Several turned to humor to combat the agony of the confounding and conflicting statute before them. Justice Alito called it “unbelievably complicated” and made us all feel better about our own feeble grasp of the proceedings by telling a lawyer that the only clear thing here was how very unclear it all was. Whoever wrote this statute, Alito added, “takes pleasure in pulling wings off of flies.” Ouch.
Justice Sotomayor got the best laugh of the morning when, pursuing a line of reasoning offered by one lawyer, she said aloud: “If we go down your route, and I’m writing that opinion” … pause… “which I hope I’m not.” The laughter came from the audience as well as the other justices. A clear message: Please, Chief Justice Roberts, don’t give me this assignment!

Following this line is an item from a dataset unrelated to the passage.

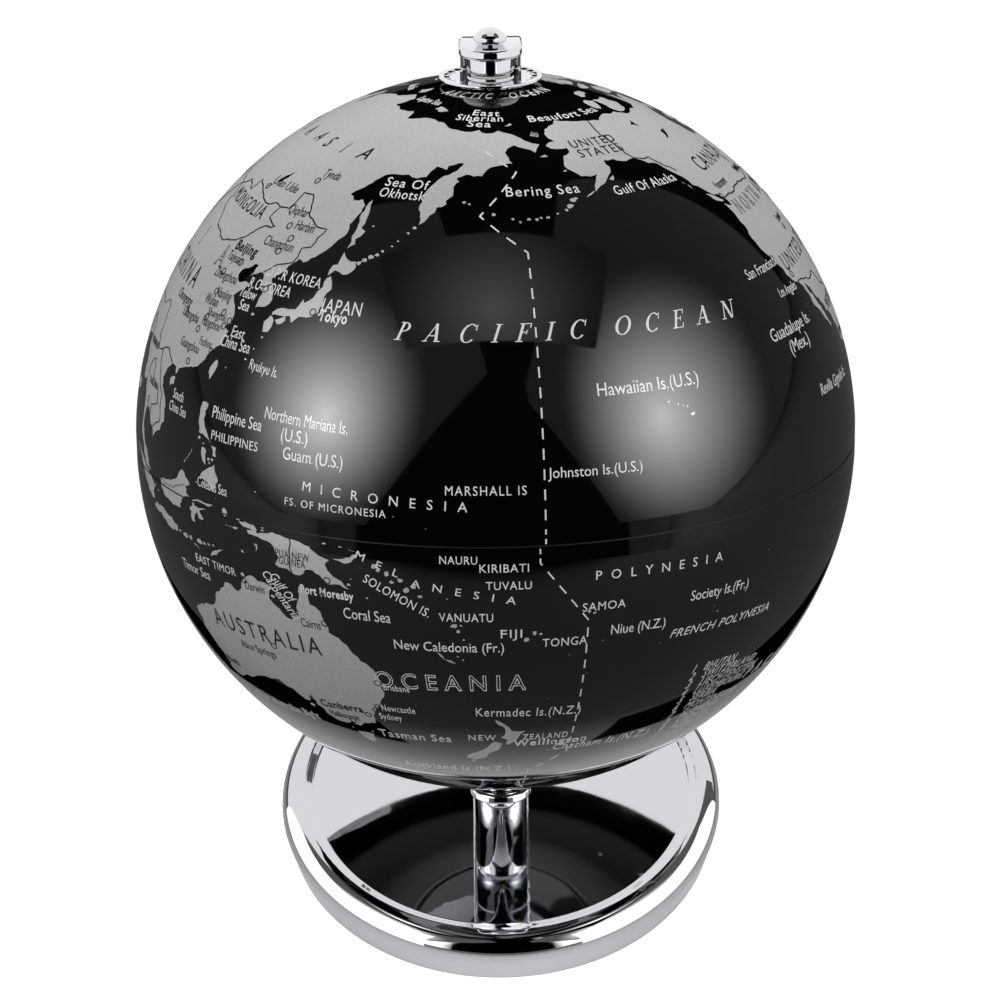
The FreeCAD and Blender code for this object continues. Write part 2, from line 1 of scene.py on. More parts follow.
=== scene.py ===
import json
import math
import random

import bmesh
import bpy
import numpy as np
from mathutils import Matrix, Vector
from mathutils.geometry import delaunay_2d_cdt


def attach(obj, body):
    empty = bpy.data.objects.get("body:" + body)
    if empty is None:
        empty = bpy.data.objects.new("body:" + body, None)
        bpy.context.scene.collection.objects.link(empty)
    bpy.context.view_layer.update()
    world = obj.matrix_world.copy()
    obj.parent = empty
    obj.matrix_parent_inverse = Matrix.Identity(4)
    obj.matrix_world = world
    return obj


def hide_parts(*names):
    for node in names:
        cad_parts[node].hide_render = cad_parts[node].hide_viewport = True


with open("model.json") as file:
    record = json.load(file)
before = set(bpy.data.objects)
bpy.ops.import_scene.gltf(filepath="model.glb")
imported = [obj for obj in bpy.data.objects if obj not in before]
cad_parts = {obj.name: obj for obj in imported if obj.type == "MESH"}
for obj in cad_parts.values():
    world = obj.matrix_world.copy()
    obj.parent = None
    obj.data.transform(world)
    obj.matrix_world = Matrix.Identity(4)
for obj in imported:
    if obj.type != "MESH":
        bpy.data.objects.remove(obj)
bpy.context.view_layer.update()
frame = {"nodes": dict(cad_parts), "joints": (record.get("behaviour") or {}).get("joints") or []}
node = frame["nodes"]

# Camera: it looks down at about 44 degrees on the side away from the arm, through a long lens.
camera_data = bpy.data.cameras.new("camera")
camera_data.lens = 144.8
camera_data.sensor_width = 36
camera = bpy.data.objects.new("camera", camera_data)
bpy.context.scene.collection.objects.link(camera)
camera.location = (0, -0.59395, 0.62496)
camera.rotation_euler = [math.radians(turn) for turn in (48.0955, 0.5715, -0.5769)]
bpy.context.scene.camera = camera
bpy.context.scene.view_settings.view_transform = "Standard"

# Floor and room: white paper that the camera sees evenly lit, as it glows evenly for camera rays.
# Its colour is a painted pool of light, near white by the object and dark grey farther out, so that
# it throws light and shows in the chrome only near the object, in a room that is dark except where
# the camera looks at it.
PAINTED_POOL_NEAR, PAINTED_POOL_FAR = 0.058, 0.11


def linear(code):
    """An sRGB hex colour as linear red, green, blue and alpha."""
    parts = [int(code[place:place + 2], 16) / 255 for place in (0, 2, 4)]
    return [c / 12.92 if c <= 0.04045 else ((c + 0.055) / 1.055) ** 2.4 for c in parts] + [1]


def add_node(tree, kind, links=(), values=(), **settings):
    """Add a node with its properties, its inputs' values and its links of (output, input)."""
    made = tree.nodes.new(kind)
    for name, value in settings.items():
        setattr(made, name, value)
    for place, value in values:
        made.inputs[place].default_value = value
    for output, place in links:
        tree.links.new(output, made.inputs[place])
    return made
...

Might it fall to the junior justice? If so, he will no doubt follow a theme he sounded in the oral argument,one court watchers can expect to hear for years (perhaps decades) to come: “Wouldn’t it be easier,” Gorsuch asked a government lawyer, “if we just followed the plain text of the statute? What am I missing?” The “plain text” – the “go-to” for a constitutional “textualist” in the mold of the late Justice Antonin Scalia, the man Gorsuch is replacing. In divisive, emotional cases of huge national importance, this approach has been and will continue to be hotly debated: Is the original text really so plain and clear? What about all that’s happened since the text was written? What about the difficulty of applying this centuries-old text to our own time?
Perhaps Gorsuch – or whoever does get the assignment – can find a clear path into the text involved in Perry v. Merit Systems Protection Board. All I can say is: good luck.